Lucien Rivard
17-03-08
Added By S.
Few things are known about Lucien Rivard’s youth, but he will become known in the underworld for smalltime larceny, at first, and then because of his activities in drug and arms trafficking, up to the 50s when, with the blessing of the Cotroni family, he now controls the Canadian market for heroin. A criminal inquest led by Pacifique «Pax» Plante and a young Jean Drapeau (who will later become mayor of Montreal), will lead Rivard to move to Cuba. There, he will oversee the operations of three nightclubs and casinos with his associates, Jean-Baptiste Croce and Avisan Bistoni, both members of the Corsican clan. It is around that time that he will meet Paul Mondolini and Santos Trafficante jr. After being imprisonned briefly during Castro’s revolution — the well-known criminal lawyer Raymond Daoust will obtain his release —, he’s back in Quebec in 1958, where he will continue his illegal activities under the cover of Domain Ideal, a popular resort in Laval. On October 10, 1963, Michel Caron is arrested at the Mexican-Texan border. He poses as a tourist on holiday with his wife, but in fact he’s a courrier for Rivard. In his car are hidden 35 kilos of heroin, worth a million dollars a kilo, making this the second largest drug bust in US history, at the time. Caron will give his boss to the police and Rivard is arrested in June 1964 and incarcerated in Bordeaux, from where he’ll escape in the spring of 1965. Legend has it that he climbed the wall using a garden hose that was given to him fater he requested permission to water the skating rink on a night where the temperature was well above the freezing point. In actual fact, it has become known that he had the collaboration of some prison guards but that he made up a cover story so that they wouldn’t be blamed. He will be on the run for over four months, a time during which Robert F. Kenedy will personally try to obtain his extradition to the US to stand trial there.
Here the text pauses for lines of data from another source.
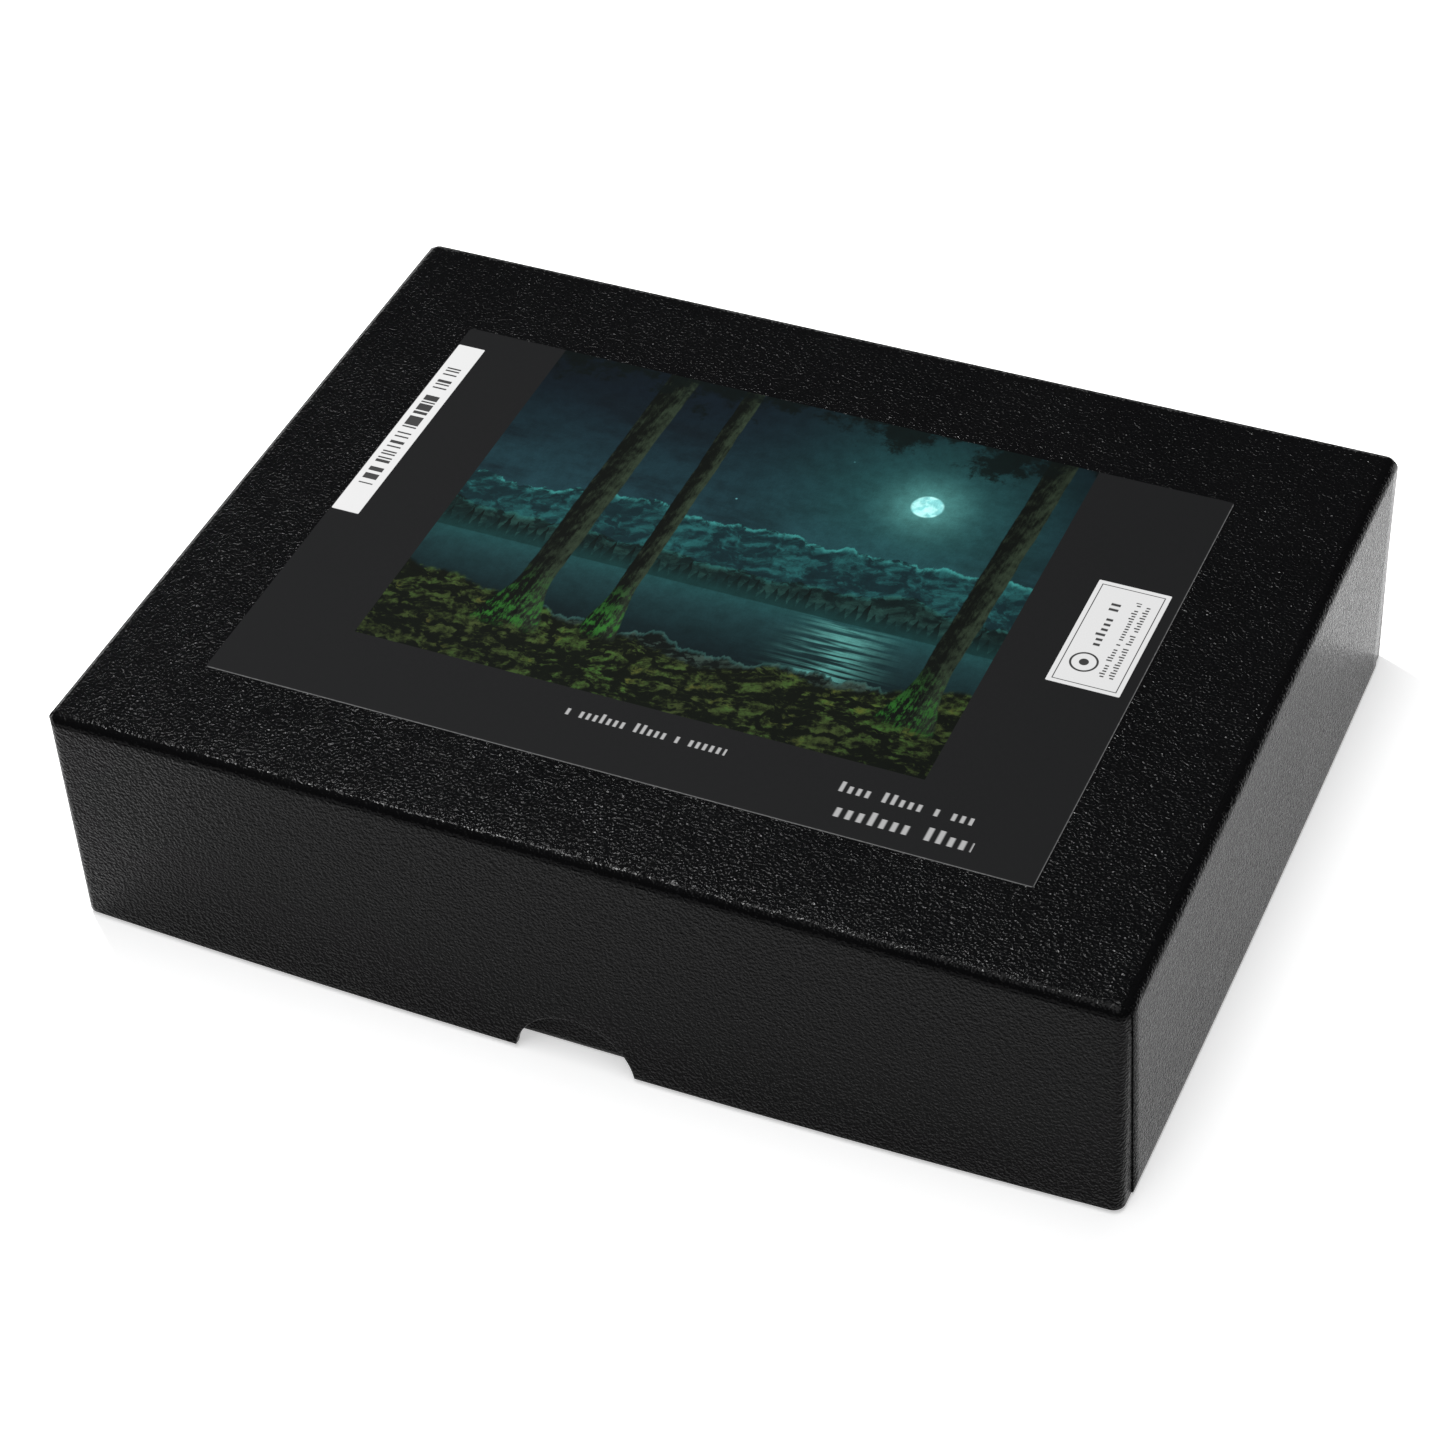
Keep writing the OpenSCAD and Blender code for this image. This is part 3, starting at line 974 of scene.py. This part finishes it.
def distance(u, v, at):
    across, up = u - at[0], v - at[1]
    return (across * across + up * up) ** 0.5


def skyline(u, base, swing, scale, seed):
    """Height of an uneven edge that runs across the picture."""
    return (noise(point(u, seed), scale, 8.0, 0.58) - 0.5) * swing + base


def cover(top, v, softness=0.003):
    """1 below an edge and 0 above it."""
    return smooth(top - v, -softness, softness)


# %% [markdown]
# ## Sky and water
# The moon stands off centre and gives the whole scene its one light. Its halo is two bells of light,
# a wide faint one and a narrow one, and its track on the lake is noise stretched into flat streaks.

# %% Sky and water
MOON_AT, MOON_R = (0.94, 0.77), 0.034
SHORE = 0.37


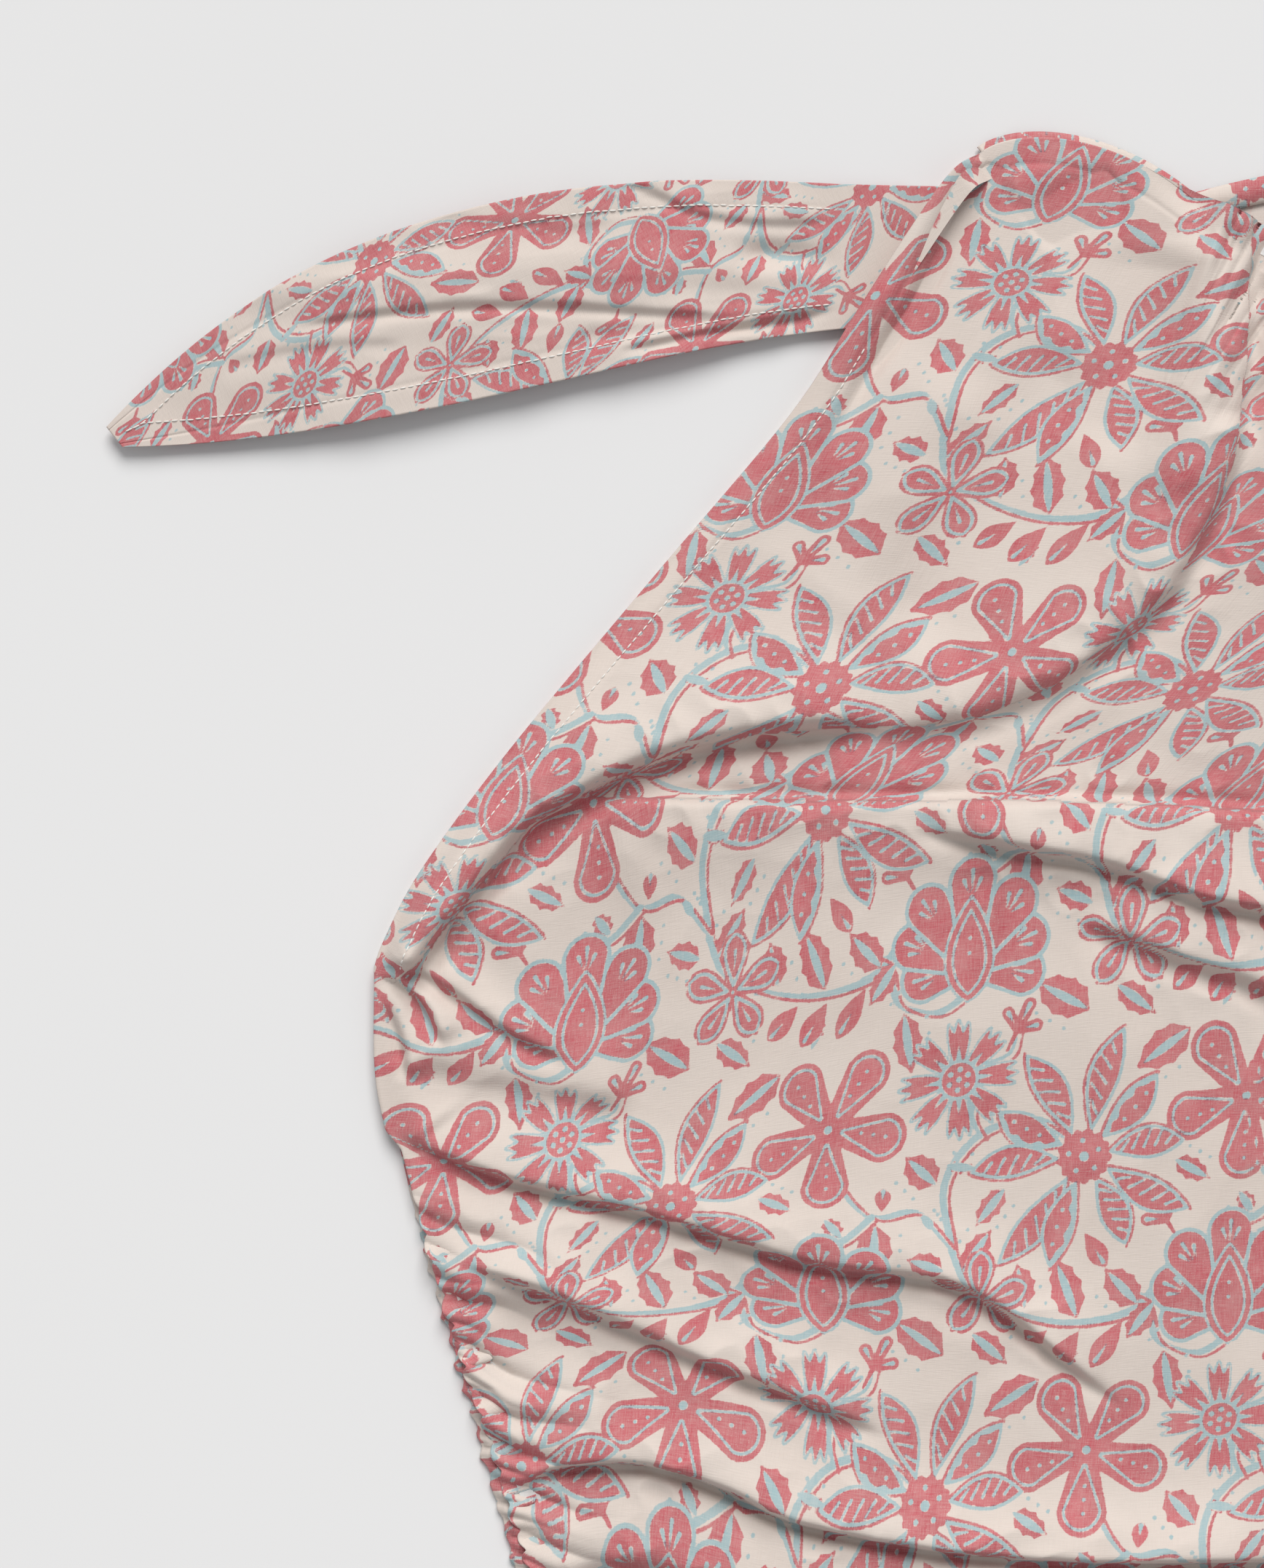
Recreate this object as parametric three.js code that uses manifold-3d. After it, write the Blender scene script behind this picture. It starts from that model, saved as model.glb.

Rivard will use his political connections in the Liberal party to avoid extradition, which will lead to a political scandal culminating in the resignation of Guy Favreau, minister of Justice and heir apparent to prime minister Pearson. He will be extradited in September 1965, tried and sentenced to 20 years of imprisonment. He will spend 10 years in a US jail and will come back in Quebec, where he’ll keep a low profile. Police say he kept on running he shady undertakings until his death, in 2002, at the age of 86.